In 1901 the young man came with his mother to Los Angeles, Cal. There he designed, sketched, thought. For these activities he went unpaid. They were designed for his own amusement only, and two years later, finding himself jobless in Detroit, young West took to the prosaic stenographer’s pad, and worked hard and to such good effect that he found himself presently secretary and treasurer of four large gas corporations.
In 1909 the Golden West recalled him. The lure of sunny skies and snowless winters proved too much for him. He returned to Los Angeles and once more realized he was jobless. It was in those early days when the motion picture industry was hurrying toward prosperity in leaps and bounds, and an exhaustless supply of sunlight was making Southern California the mecca of the producing companies. West, who was living surrounded by it all, determined to break in. The plant of the New York Motion Picture Corporation was then at Edendale, California. He went there and asked for a job. “Anything at all,” he said. They made him property man, and when he wasn’t hammering nails or sawing planks, he was putting together a contrivance that he thought “might be of some value in this or that scene”. Soon he was transferred to the scenic department, and there, too, the genius for construction that had first displayed itself in his childhood found ready appreciation.
In the course of a year West succeeded in acquainting himself with the rudiments of motography. His employers at once made him abandon the scenic department for the camera. He became assistant cameraman, then cameraman; finally he was made an assistant director.
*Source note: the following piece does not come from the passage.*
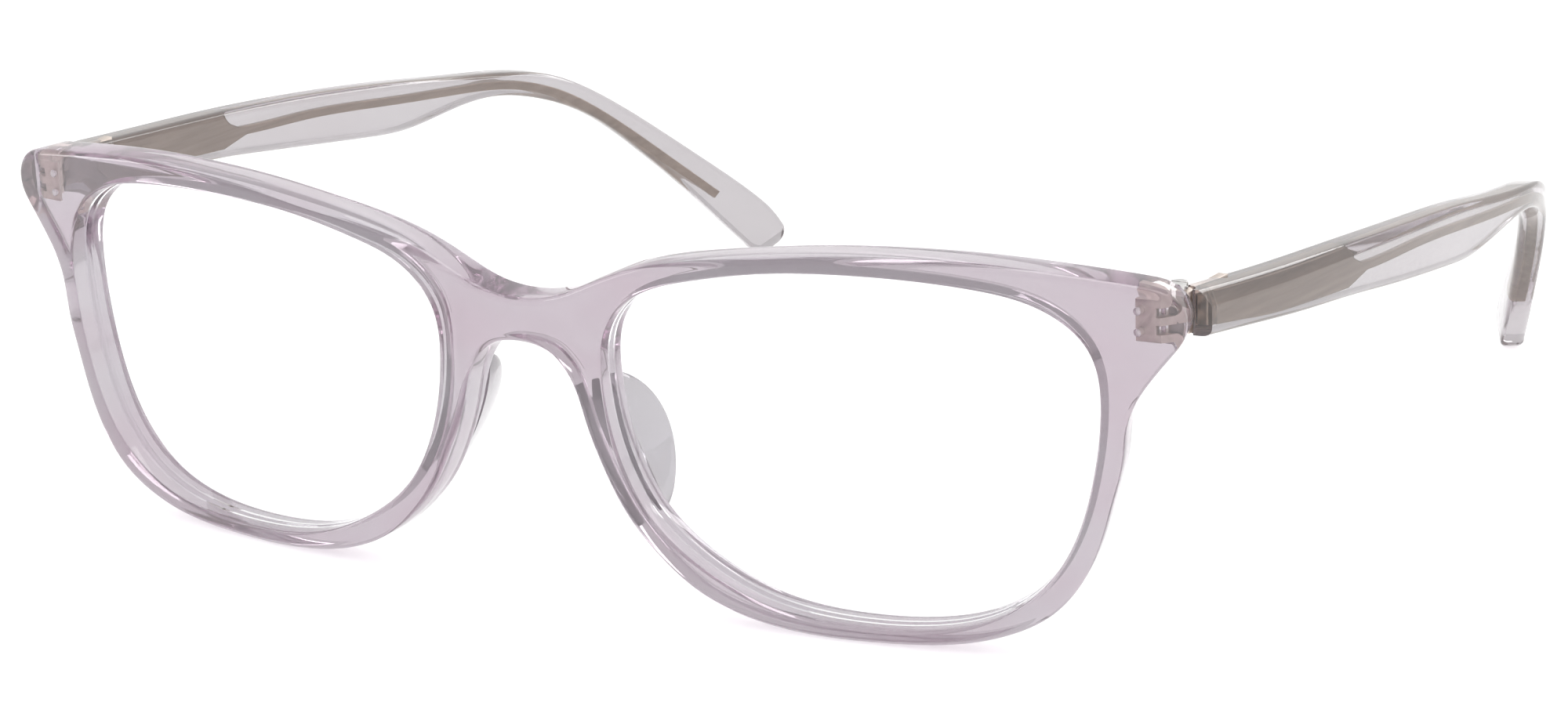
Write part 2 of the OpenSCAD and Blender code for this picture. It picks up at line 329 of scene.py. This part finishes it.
def noise(tree, scale, detail=3.0, stretch=(1, 1, 1)):
    """Noise in the object's own space, with a stretch per axis."""
    where = add(tree, "ShaderNodeTexCoord")
    mapping = add(tree, "ShaderNodeMapping")
    mapping.inputs["Scale"].default_value = stretch
    texture = add(tree, "ShaderNodeTexNoise", Scale=scale, Detail=detail)
    tree.links.new(where.outputs["Object"], mapping.inputs["Vector"])
    tree.links.new(mapping.outputs["Vector"], texture.inputs["Vector"])
    return texture.outputs["Fac"]


def ramp(tree, source, low, high, start=0.35, end=0.65):
    """Colour that runs from low to high as the source goes from start to end."""
    node = add(tree, "ShaderNodeValToRGB")
    node.color_ramp.elements[0].position = start
    node.color_ramp.elements[1].position = end
    node.color_ramp.elements[0].color = (*low, 1)
    node.color_ramp.elements[1].color = (*high, 1)
    tree.links.new(source, node.inputs["Fac"])
    return node.outputs["Color"]


def remap(tree, source, low, high):
    """Value that runs from low to high as the source goes from 0 to 1."""
    node = add(tree, "ShaderNodeMapRange")
    node.inputs["To Min"].default_value = low
    node.inputs["To Max"].default_value = high
    tree.links.new(source, node.inputs["Value"])
    return node.outputs["Result"]


def bump(tree, source, strength, distance):
    node = add(tree, "ShaderNodeBump", Strength=strength, Distance=distance)
    tree.links.new(source, node.inputs["Height"])
    return node.outputs["Normal"]


def let_light_by(tree, output, shader, tint):
    """Links the shader to the output, with shadow rays let through in the given tint."""
    rays = add(tree, "ShaderNodeLightPath")
    open_way = add(tree, "ShaderNodeBsdfTransparent", Color=(*tint, 1))
    mix = add(tree, "ShaderNodeMixShader")
    tree.links.new(rays.outputs["Is Shadow Ray"], mix.inputs["Fac"])
    tree.links.new(shader.outputs["BSDF"], mix.inputs[1])
    tree.links.new(open_way.outputs["BSDF"], mix.inputs[2])
    tree.links.new(mix.outputs["Shader"], output.inputs["Surface"])


def acetate(name, pale, pink, absorb, density, clear):
    """Polished clear acetate: streaked tint at the surface and a colour that deepens inside.

    clear is the share of light that passes; the rest is the faint milkiness of the sheet.
    """
    material, tree, output, shader = new_material(name)
    shader.inputs["Transmission Weight"].default_value = clear
    shader.inputs["IOR"].default_value = 1.49
    streaks = noise(tree, 60, 2.0, (1.0, 1.0, 2.2))
    tree.links.new(ramp(tree, streaks, pale, pink), shader.inputs["Base Color"])
    polish = noise(tree, 900, 4.0)
    tree.links.new(remap(tree, polish, 0.0, 0.05), shader.inputs["Roughness"])
    ripple = noise(tree, 260, 2.0)
    tree.links.new(bump(tree, ripple, 0.08, 0.0002), shader.inputs["Normal"])
    volume = add(tree, "ShaderNodeVolumeAbsorption", Color=(*absorb, 1), Density=density)
    tree.links.new(volume.outputs["Volume"], output.inputs["Volume"])
    let_light_by(tree, output, shader, (0.98, 0.97, 0.977))
    return material


def lens_resin(name):
    """Clear coated lens: nearly all see-through, with a faint cool mirror that grows at a graze."""
    material, tree, output, shader = new_material(name)
    shader.inputs["Base Color"].default_value = (0.99, 0.995, 1.0, 1)
    shader.inputs["Transmission Weight"].default_value = 1.0
    shader.inputs["IOR"].default_value = 1.08
    smear = noise(tree, 70, 4.0)
    tree.links.new(remap(tree, smear, 0.0, 0.03), shader.inputs["Roughness"])
    let_light_by(tree, output, shader, (0.97, 0.975, 0.98))
    return material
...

Thomas H. Ince had been watching him, and recognizing his unusual attainments, his ready inventiveness, and a resourcefulness in him that met with success in the most trying difficulties, made him a director. He is now at once the youngest and the oldest director in Mr. Ince’s plant in the canyons of the Pacific. He is youngest in years, but longest of all with the company. He knew the organization when it was young. Among his friends he numbers characters in the neighborhood who knew him when he applied for a job. His rapid rise as a director, is accounted for by the fact that when he was first raised to that dignified position Mr. Ince had just written a play requiring a director with imaginative power to produce it. It was given to West on a chance. The result was surprising to everyone.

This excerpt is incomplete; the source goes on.